* What to work on *
Copy out every line containing the word "object".

[START OF Given entries]

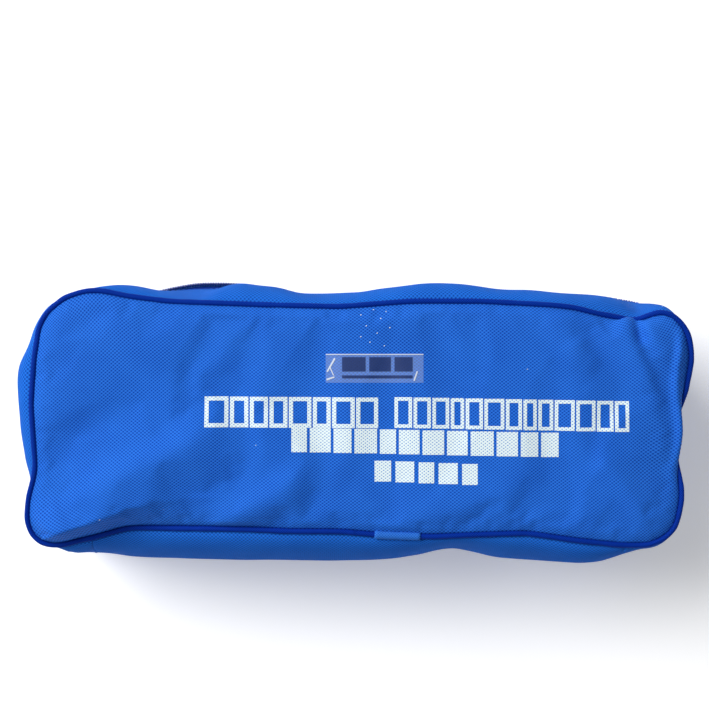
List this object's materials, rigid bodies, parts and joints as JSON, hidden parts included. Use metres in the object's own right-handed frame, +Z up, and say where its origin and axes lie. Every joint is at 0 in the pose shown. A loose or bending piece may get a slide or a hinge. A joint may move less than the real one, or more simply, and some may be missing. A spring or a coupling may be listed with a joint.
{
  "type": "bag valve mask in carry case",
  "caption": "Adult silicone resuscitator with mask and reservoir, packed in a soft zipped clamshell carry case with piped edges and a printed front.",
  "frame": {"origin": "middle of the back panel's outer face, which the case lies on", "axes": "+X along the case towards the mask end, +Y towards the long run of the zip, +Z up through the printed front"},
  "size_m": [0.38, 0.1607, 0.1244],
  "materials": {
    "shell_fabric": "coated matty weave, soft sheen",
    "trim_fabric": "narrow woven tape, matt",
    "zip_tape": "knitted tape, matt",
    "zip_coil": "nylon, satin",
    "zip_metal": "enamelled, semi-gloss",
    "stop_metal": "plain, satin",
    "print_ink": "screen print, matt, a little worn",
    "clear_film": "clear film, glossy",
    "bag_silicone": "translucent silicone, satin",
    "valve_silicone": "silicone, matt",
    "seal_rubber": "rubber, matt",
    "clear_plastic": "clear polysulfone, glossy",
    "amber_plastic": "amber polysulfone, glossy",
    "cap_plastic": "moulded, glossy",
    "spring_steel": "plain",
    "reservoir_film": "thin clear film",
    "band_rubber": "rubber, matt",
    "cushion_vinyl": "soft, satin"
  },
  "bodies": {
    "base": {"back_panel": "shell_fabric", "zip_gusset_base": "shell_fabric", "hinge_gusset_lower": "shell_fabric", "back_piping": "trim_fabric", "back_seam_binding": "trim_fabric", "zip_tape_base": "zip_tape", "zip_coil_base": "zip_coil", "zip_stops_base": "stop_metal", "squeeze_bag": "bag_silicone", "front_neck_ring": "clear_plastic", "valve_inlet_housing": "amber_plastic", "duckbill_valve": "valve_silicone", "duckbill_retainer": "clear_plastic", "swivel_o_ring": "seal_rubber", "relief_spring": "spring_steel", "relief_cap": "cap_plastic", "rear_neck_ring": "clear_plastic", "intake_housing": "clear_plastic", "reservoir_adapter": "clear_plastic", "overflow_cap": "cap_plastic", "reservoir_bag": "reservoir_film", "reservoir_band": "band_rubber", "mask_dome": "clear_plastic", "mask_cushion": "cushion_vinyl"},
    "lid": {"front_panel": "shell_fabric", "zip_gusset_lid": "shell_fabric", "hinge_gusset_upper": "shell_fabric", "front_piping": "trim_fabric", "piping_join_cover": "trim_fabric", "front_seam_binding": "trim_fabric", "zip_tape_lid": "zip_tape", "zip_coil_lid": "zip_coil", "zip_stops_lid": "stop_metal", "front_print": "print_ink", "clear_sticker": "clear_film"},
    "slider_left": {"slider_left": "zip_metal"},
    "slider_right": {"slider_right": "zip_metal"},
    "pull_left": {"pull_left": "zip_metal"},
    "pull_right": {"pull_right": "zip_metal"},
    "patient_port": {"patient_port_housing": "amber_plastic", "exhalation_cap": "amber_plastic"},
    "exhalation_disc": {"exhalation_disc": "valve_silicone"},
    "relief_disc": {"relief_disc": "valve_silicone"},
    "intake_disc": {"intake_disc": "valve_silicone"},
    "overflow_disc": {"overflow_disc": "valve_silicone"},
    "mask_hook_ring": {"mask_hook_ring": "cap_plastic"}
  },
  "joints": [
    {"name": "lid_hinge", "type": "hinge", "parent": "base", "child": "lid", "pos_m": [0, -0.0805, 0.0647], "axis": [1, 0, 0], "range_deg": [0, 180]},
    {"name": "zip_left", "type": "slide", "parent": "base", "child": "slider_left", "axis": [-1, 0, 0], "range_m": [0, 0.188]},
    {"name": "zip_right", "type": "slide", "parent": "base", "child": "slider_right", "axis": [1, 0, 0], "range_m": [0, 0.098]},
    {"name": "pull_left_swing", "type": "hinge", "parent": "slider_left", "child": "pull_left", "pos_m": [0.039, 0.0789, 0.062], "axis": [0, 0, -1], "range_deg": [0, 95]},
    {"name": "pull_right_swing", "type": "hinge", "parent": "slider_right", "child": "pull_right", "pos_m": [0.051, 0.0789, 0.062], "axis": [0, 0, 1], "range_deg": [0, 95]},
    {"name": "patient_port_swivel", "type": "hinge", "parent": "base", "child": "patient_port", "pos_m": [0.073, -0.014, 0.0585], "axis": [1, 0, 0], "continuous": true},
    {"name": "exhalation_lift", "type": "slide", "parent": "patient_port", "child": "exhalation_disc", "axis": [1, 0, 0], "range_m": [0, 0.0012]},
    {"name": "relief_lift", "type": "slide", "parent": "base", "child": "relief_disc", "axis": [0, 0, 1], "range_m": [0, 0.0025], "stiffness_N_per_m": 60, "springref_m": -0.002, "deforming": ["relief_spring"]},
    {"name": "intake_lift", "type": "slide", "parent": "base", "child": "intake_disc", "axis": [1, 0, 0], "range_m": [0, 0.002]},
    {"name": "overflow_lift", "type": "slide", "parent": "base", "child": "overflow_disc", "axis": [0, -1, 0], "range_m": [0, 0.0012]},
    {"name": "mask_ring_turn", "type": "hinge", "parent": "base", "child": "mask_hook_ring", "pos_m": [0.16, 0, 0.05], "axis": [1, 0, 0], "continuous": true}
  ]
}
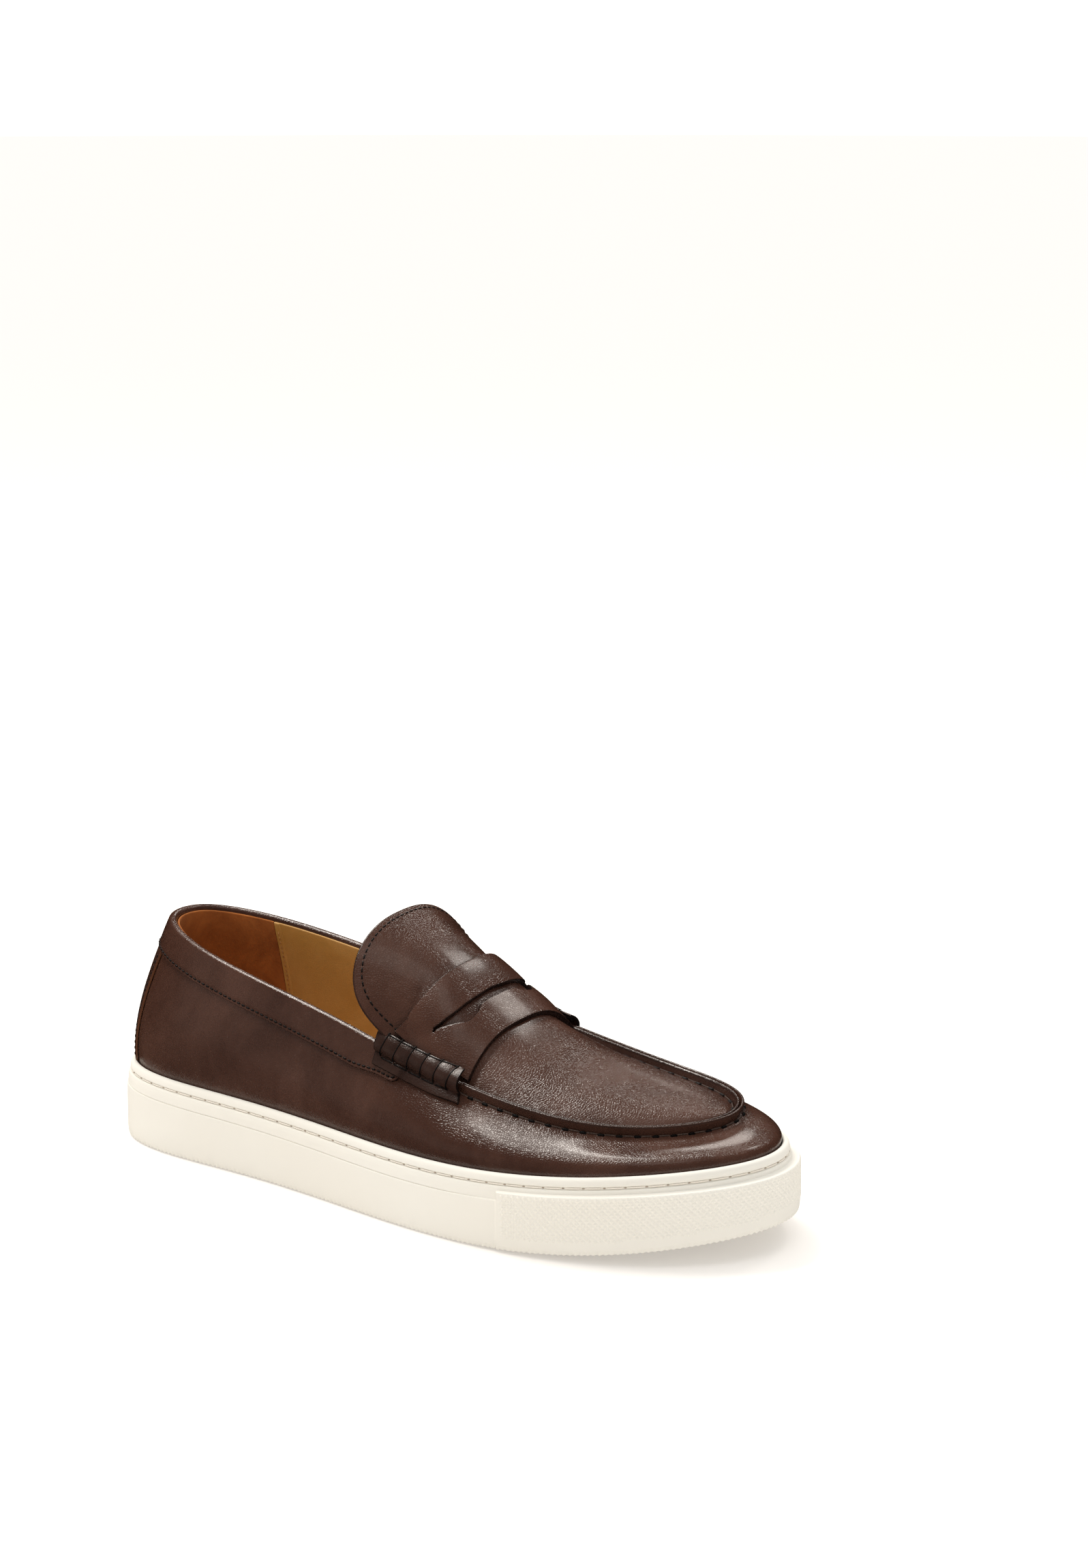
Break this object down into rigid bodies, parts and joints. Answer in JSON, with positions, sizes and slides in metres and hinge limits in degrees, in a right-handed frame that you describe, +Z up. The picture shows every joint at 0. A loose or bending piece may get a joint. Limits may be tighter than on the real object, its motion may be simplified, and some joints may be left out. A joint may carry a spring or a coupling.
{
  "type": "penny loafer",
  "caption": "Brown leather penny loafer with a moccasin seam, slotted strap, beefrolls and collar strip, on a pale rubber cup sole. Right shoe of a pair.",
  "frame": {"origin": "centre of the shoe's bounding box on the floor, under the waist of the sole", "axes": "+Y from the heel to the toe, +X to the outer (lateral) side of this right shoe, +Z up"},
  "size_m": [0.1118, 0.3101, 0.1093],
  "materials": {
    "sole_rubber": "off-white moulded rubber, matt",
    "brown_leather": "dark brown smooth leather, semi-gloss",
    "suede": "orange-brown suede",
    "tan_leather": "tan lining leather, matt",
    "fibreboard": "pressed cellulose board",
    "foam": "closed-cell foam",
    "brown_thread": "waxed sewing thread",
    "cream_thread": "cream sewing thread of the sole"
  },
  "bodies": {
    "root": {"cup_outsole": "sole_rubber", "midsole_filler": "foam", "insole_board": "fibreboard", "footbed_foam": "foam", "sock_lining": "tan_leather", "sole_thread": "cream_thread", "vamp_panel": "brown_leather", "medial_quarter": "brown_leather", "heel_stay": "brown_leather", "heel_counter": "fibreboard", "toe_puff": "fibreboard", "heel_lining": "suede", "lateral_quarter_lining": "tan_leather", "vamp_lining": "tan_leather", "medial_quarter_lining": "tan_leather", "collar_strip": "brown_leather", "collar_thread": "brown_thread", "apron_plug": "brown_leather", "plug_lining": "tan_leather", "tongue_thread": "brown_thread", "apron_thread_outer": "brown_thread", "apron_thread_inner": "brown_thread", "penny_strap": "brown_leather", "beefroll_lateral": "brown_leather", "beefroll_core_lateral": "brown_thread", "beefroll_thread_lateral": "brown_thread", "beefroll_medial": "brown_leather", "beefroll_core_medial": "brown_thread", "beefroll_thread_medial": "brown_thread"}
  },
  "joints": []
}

[END OF Given entries]

* Answer to this exercise *
List this object's materials, rigid bodies, parts and joints as JSON, hidden parts included. Use metres in the object's own right-handed frame, +Z up, and say where its origin and axes lie. Every joint is at 0 in the pose shown. A loose or bending piece may get a slide or a hinge. A joint may move less than the real one, or more simply, and some may be missing. A spring or a coupling may be listed with a joint.
Break this object down into rigid bodies, parts and joints. Answer in JSON, with positions, sizes and slides in metres and hinge limits in degrees, in a right-handed frame that you describe, +Z up. The picture shows every joint at 0. A loose or bending piece may get a joint. Limits may be tighter than on the real object, its motion may be simplified, and some joints may be left out. A joint may carry a spring or a coupling.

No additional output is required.